:: DATA EXTRACT ::

====

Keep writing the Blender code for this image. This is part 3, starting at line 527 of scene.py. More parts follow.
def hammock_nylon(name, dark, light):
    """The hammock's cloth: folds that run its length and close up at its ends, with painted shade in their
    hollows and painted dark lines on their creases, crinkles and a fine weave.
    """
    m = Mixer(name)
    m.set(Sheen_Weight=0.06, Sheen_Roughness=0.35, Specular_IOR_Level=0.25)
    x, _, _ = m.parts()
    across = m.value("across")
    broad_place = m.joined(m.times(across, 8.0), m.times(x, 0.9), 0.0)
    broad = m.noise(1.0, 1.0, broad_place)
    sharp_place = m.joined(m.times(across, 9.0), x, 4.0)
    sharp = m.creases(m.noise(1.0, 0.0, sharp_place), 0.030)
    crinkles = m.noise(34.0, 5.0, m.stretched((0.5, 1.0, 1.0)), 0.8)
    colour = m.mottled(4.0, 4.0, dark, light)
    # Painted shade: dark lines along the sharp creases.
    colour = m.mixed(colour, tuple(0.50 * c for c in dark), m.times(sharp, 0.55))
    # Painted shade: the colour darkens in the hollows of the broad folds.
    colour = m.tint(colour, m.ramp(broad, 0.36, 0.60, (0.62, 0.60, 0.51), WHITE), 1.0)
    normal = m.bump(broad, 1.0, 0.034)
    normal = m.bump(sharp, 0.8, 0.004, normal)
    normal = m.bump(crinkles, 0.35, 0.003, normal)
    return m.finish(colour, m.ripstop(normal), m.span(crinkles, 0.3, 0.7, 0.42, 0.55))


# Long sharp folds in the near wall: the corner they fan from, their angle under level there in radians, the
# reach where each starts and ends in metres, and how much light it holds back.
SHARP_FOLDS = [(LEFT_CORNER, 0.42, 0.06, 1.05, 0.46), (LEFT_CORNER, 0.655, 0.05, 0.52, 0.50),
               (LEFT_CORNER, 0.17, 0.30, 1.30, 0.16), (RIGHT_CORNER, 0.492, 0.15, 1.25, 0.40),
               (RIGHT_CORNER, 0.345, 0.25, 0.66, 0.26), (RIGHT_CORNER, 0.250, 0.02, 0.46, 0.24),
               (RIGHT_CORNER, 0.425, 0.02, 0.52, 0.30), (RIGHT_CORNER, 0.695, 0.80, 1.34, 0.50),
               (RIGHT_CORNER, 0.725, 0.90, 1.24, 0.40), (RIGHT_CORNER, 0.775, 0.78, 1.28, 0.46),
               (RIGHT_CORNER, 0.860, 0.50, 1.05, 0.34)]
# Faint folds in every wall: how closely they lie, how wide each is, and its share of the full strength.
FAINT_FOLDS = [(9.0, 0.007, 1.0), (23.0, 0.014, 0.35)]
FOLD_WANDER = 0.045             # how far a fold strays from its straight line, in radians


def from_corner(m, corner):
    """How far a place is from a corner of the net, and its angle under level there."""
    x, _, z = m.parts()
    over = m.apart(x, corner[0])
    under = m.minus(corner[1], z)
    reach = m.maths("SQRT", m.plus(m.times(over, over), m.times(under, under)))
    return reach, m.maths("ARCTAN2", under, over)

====

:: YOUR GOAL ::
Return exactly the leading lines of the listing, stopping after the line in which "0.7, 0.42, 0.55))" occurs.

:: TASK RESPONSE ::
Keep writing the Blender code for this image. This is part 3, starting at line 527 of scene.py. More parts follow.
def hammock_nylon(name, dark, light):
    """The hammock's cloth: folds that run its length and close up at its ends, with painted shade in their
    hollows and painted dark lines on their creases, crinkles and a fine weave.
    """
    m = Mixer(name)
    m.set(Sheen_Weight=0.06, Sheen_Roughness=0.35, Specular_IOR_Level=0.25)
    x, _, _ = m.parts()
    across = m.value("across")
    broad_place = m.joined(m.times(across, 8.0), m.times(x, 0.9), 0.0)
    broad = m.noise(1.0, 1.0, broad_place)
    sharp_place = m.joined(m.times(across, 9.0), x, 4.0)
    sharp = m.creases(m.noise(1.0, 0.0, sharp_place), 0.030)
    crinkles = m.noise(34.0, 5.0, m.stretched((0.5, 1.0, 1.0)), 0.8)
    colour = m.mottled(4.0, 4.0, dark, light)
    # Painted shade: dark lines along the sharp creases.
    colour = m.mixed(colour, tuple(0.50 * c for c in dark), m.times(sharp, 0.55))
    # Painted shade: the colour darkens in the hollows of the broad folds.
    colour = m.tint(colour, m.ramp(broad, 0.36, 0.60, (0.62, 0.60, 0.51), WHITE), 1.0)
    normal = m.bump(broad, 1.0, 0.034)
    normal = m.bump(sharp, 0.8, 0.004, normal)
    normal = m.bump(crinkles, 0.35, 0.003, normal)
    return m.finish(colour, m.ripstop(normal), m.span(crinkles, 0.3, 0.7, 0.42, 0.55))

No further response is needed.